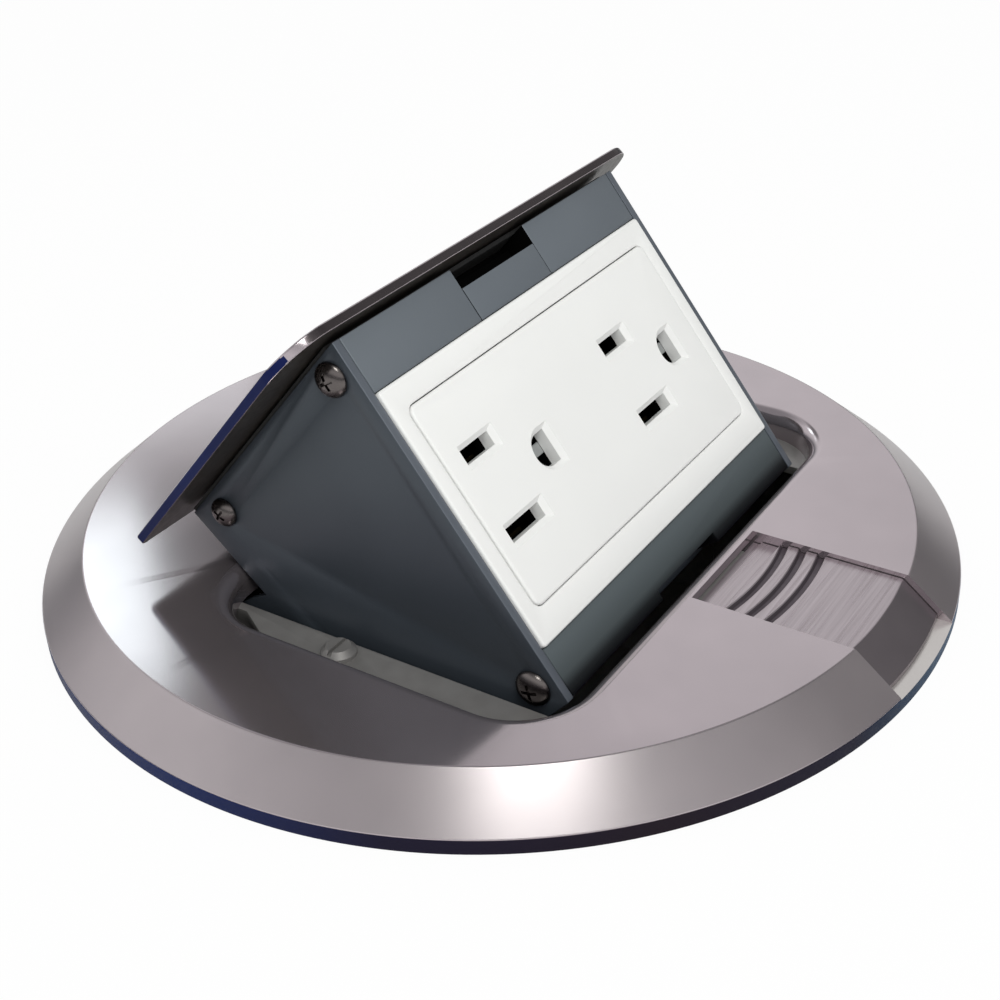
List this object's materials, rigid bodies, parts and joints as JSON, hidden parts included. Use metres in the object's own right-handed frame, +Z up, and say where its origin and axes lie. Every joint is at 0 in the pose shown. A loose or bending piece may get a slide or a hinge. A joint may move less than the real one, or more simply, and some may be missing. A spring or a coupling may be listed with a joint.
{
  "type": "pop-up floor box outlet",
  "caption": "Round floor box with a bevelled trim ring and a sprung pop-up head that carries grounded sockets on its face, held shut by a sliding latch.",
  "frame": {"origin": "on the can's axis at floor level, which is the trim ring's underside", "axes": "+Z up out of the floor; X along the head's hinge axle; the latch slide and the socket face are on the -Y side"},
  "size_m": [0.15, 0.15, 0.1198],
  "materials": {
    "ring_nickel": "satin nickel, fine brush lines along X",
    "dark_enamel": "satin slate enamel",
    "white_plastic": "smooth white thermoplastic",
    "grey_plastic": "moulded dark thermoplastic",
    "zinc_steel": "zinc-plated sheet steel",
    "dark_screw": "dark polished steel",
    "bright_screw": "bright plated steel",
    "brass": "spring brass",
    "green_screw": "green earth screw",
    "black_nylon": "black nylon",
    "gasket_rubber": "black foam rubber",
    "spring_steel": "drawn spring wire"
  },
  "bodies": {
    "base": {"trim_ring": "ring_nickel", "ring_gasket": "gasket_rubber", "support_frame": "zinc_steel", "floor_can": "zinc_steel", "knockout_plugs": "zinc_steel", "frame_screws": "bright_screw", "ring_screws": "bright_screw", "ground_screw": "green_screw", "hinge_axle": "bright_screw", "axle_clips": "spring_steel", "hub_washers": "black_nylon", "stop_pins": "bright_screw", "lift_springs": "spring_steel"},
    "head": {"side_plate_right": "dark_enamel", "side_plate_left": "dark_enamel", "spacer_bars": "zinc_steel", "top_plate": "zinc_steel", "back_cover": "dark_enamel", "lid_plate": "ring_nickel", "lid_gasket": "gasket_rubber", "lid_nuts": "bright_screw", "top_rail": "dark_enamel", "bottom_rail": "dark_enamel", "latch_keeper": "dark_enamel", "bezel": "white_plastic", "receptacle_face": "white_plastic", "receptacle_body": "grey_plastic", "neutral_contacts": "brass", "line_contacts": "brass", "ground_contacts": "brass", "mounting_strap": "zinc_steel", "neutral_terminal_screws": "bright_screw", "line_terminal_screws": "brass", "strap_screws": "bright_screw", "side_screws": "dark_screw", "strain_relief": "black_nylon", "strain_relief_nut": "black_nylon"},
    "latch": {"latch_slide": "ring_nickel", "latch_tongue": "zinc_steel", "tongue_rivets": "bright_screw", "guide_screw": "bright_screw"}
  },
  "joints": [
    {"name": "head_hinge", "type": "hinge", "parent": "base", "child": "head", "pos_m": [0, 0.0335, -0.0092], "axis": [1, 0, 0], "range_deg": [0, 49], "stiffness_Nm_per_rad": 0.35, "springref_deg": -51.57},
    {"name": "latch_travel", "type": "slide", "parent": "base", "child": "latch", "axis": [0, 1, 0], "range_m": [0, 0.0048]}
  ]
}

THE TASK> Repeat the listing in full, keeping every line exactly as it is.

EXERCISE OUTPUT>
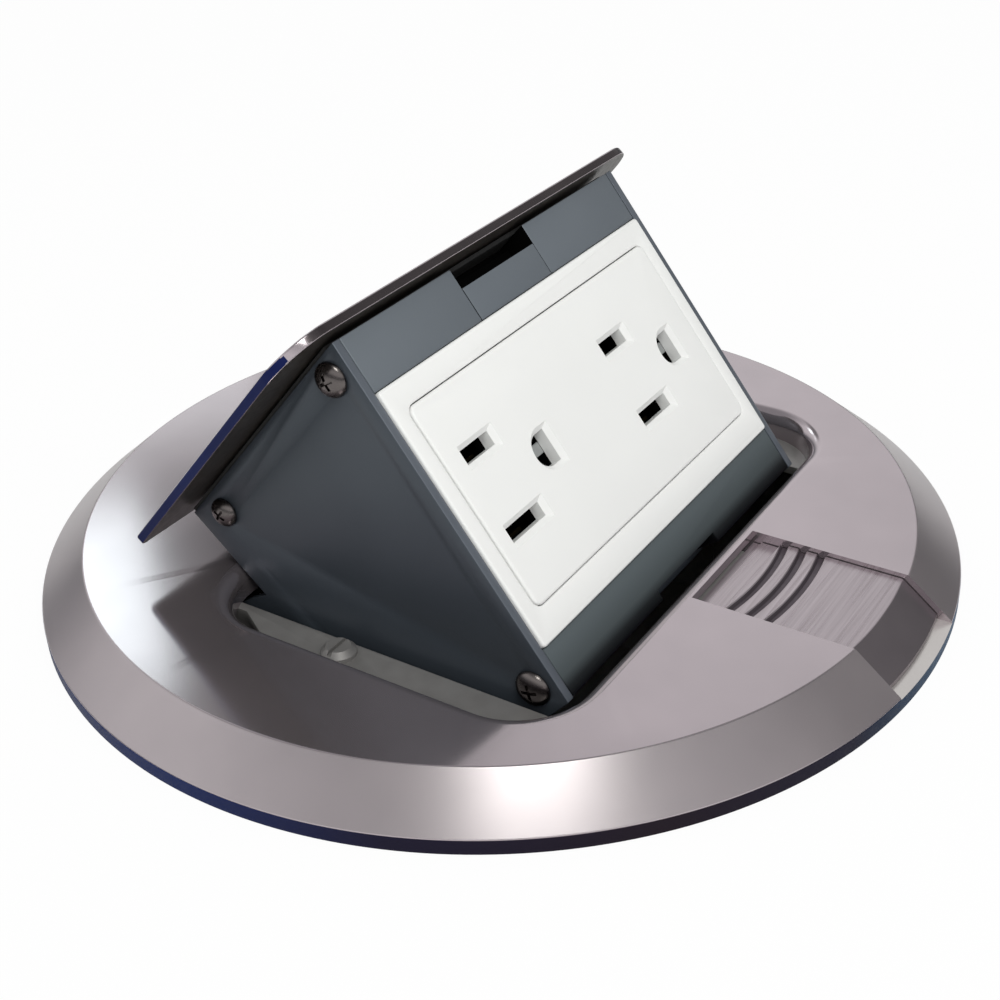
List this object's materials, rigid bodies, parts and joints as JSON, hidden parts included. Use metres in the object's own right-handed frame, +Z up, and say where its origin and axes lie. Every joint is at 0 in the pose shown. A loose or bending piece may get a slide or a hinge. A joint may move less than the real one, or more simply, and some may be missing. A spring or a coupling may be listed with a joint.
{
  "type": "pop-up floor box outlet",
  "caption": "Round floor box with a bevelled trim ring and a sprung pop-up head that carries grounded sockets on its face, held shut by a sliding latch.",
  "frame": {"origin": "on the can's axis at floor level, which is the trim ring's underside", "axes": "+Z up out of the floor; X along the head's hinge axle; the latch slide and the socket face are on the -Y side"},
  "size_m": [0.15, 0.15, 0.1198],
  "materials": {
    "ring_nickel": "satin nickel, fine brush lines along X",
    "dark_enamel": "satin slate enamel",
    "white_plastic": "smooth white thermoplastic",
    "grey_plastic": "moulded dark thermoplastic",
    "zinc_steel": "zinc-plated sheet steel",
    "dark_screw": "dark polished steel",
    "bright_screw": "bright plated steel",
    "brass": "spring brass",
    "green_screw": "green earth screw",
    "black_nylon": "black nylon",
    "gasket_rubber": "black foam rubber",
    "spring_steel": "drawn spring wire"
  },
  "bodies": {
    "base": {"trim_ring": "ring_nickel", "ring_gasket": "gasket_rubber", "support_frame": "zinc_steel", "floor_can": "zinc_steel", "knockout_plugs": "zinc_steel", "frame_screws": "bright_screw", "ring_screws": "bright_screw", "ground_screw": "green_screw", "hinge_axle": "bright_screw", "axle_clips": "spring_steel", "hub_washers": "black_nylon", "stop_pins": "bright_screw", "lift_springs": "spring_steel"},
    "head": {"side_plate_right": "dark_enamel", "side_plate_left": "dark_enamel", "spacer_bars": "zinc_steel", "top_plate": "zinc_steel", "back_cover": "dark_enamel", "lid_plate": "ring_nickel", "lid_gasket": "gasket_rubber", "lid_nuts": "bright_screw", "top_rail": "dark_enamel", "bottom_rail": "dark_enamel", "latch_keeper": "dark_enamel", "bezel": "white_plastic", "receptacle_face": "white_plastic", "receptacle_body": "grey_plastic", "neutral_contacts": "brass", "line_contacts": "brass", "ground_contacts": "brass", "mounting_strap": "zinc_steel", "neutral_terminal_screws": "bright_screw", "line_terminal_screws": "brass", "strap_screws": "bright_screw", "side_screws": "dark_screw", "strain_relief": "black_nylon", "strain_relief_nut": "black_nylon"},
    "latch": {"latch_slide": "ring_nickel", "latch_tongue": "zinc_steel", "tongue_rivets": "bright_screw", "guide_screw": "bright_screw"}
  },
  "joints": [
    {"name": "head_hinge", "type": "hinge", "parent": "base", "child": "head", "pos_m": [0, 0.0335, -0.0092], "axis": [1, 0, 0], "range_deg": [0, 49], "stiffness_Nm_per_rad": 0.35, "springref_deg": -51.57},
    {"name": "latch_travel", "type": "slide", "parent": "base", "child": "latch", "axis": [0, 1, 0], "range_m": [0, 0.0048]}
  ]
}